Возвращался домой пешком, по высокому железнодорожному полотну, широко загибающемуся к станции.

Солнце село.

Темно-клубничный закат, на нем, как бы вырезанная из черной фотографической бумаги, наклеена двугорбая церковь. Сиреневый пар над паровозом. Огни семафоров, красные и зеленые. Блеск рельсов.

Если бы не комбайны и не грузовик, проехавший только что в облаке пыли к элеватору, — вполне чеховский пейзаж, особенно этот доктор. Надо пойти к нему в больницу на прием, чтобы окончательно отдать дань чеховской традиции.

Осмотрели табор «Парижской коммуны».

Это роскошный, образцовый, показательный табор.

Тут высокий, просторный курень с мужским и женским отделениями, со столом в проходе, со скамьями, с хорошо убитым земляным полом, посыпанным, как на троицу, срезанной рогозой и полынью.

Всюду лозунги, графики, газеты.

Недалеко — кухня. Хорошенький временный домик под черепицей. Столы, скамьи, посуда, бочка, ведра, бак, кружка.

Стоят в ряд бестарки, хорошо выкрашенные в красный цвет, с желтыми лозунгами и надписями.

Ходит интеллигентная девушка-практикантка, студентка из Ленинграда.

Но Розанов как бы не замечает всего этого.

— Сколько зерна сдали?

Оказывается, мало.

— Вот так так! Вот прекрасно. Все есть: и табор, и бестарки, и кухня. Хоть на выставку. Все есть, кроме зерна. Красиво… Очень мне нужен ваш табор без зерна! Я предпочитаю зерно без табора! — кричит Розанов.

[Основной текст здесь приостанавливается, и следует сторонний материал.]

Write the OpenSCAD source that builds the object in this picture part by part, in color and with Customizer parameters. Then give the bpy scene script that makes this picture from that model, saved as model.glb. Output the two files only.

Но мне очень понравились и табор, и кухня, и бестарки, и весь стиль коммуны. Все чисто, аккуратно, с иголочки.

Машины расписаны цветами.

Производит впечатление, что крепкая, талантливая молодежь «играет» в труд.

Но разве это недостаток, если в результате этой игры — образцовое, большое, очень хорошее хозяйство? Наоборот, труд должен быть желанным и радостным. И зерно сдадут. Обычно «Парижская коммуна» на первом месте.

Это здесь знаменитый бригадир Ганна Рыбалка, о которой мне много говорили.

Но я ее еще не видел.

Розанов, особенно требовательный к интеллигентным работникам, стал «брать в работу» председателя коммуны Назаренко.

Назаренко, высокий, красивый парень в белой рубахе, спокойно сидел за своим письменным столом.

По очереди входили коммунары и коммунарки. Я ждал появления легендарной Ганны Рыбалки. Но ее все не было.

— А где же Ганна Рыбалка? — спросил я шепотом. — Почему ее нет?

— А вот же она, — сказал мне Хоменко, показывая глазами на женщину, давно уже сидевшую подле двери на скамье.

Вот уж никак не ожидал, что это именно и есть знаменитая Ганна Рыбалка. Я представлял ее высокой, стройной, смуглой девятнадцатилетней красавицей, в майке с засученными рукавами. Она оказалась низенькой, плотной женщиной, в белом платочке с кружевной оборкой, в белой деревенской кофте, в сборчатой юбке, лет двадцати пяти. Курносая и очень бровастая, она никак не подходила ни к своей репутации, ни к своему поэтическому имени — Ганна.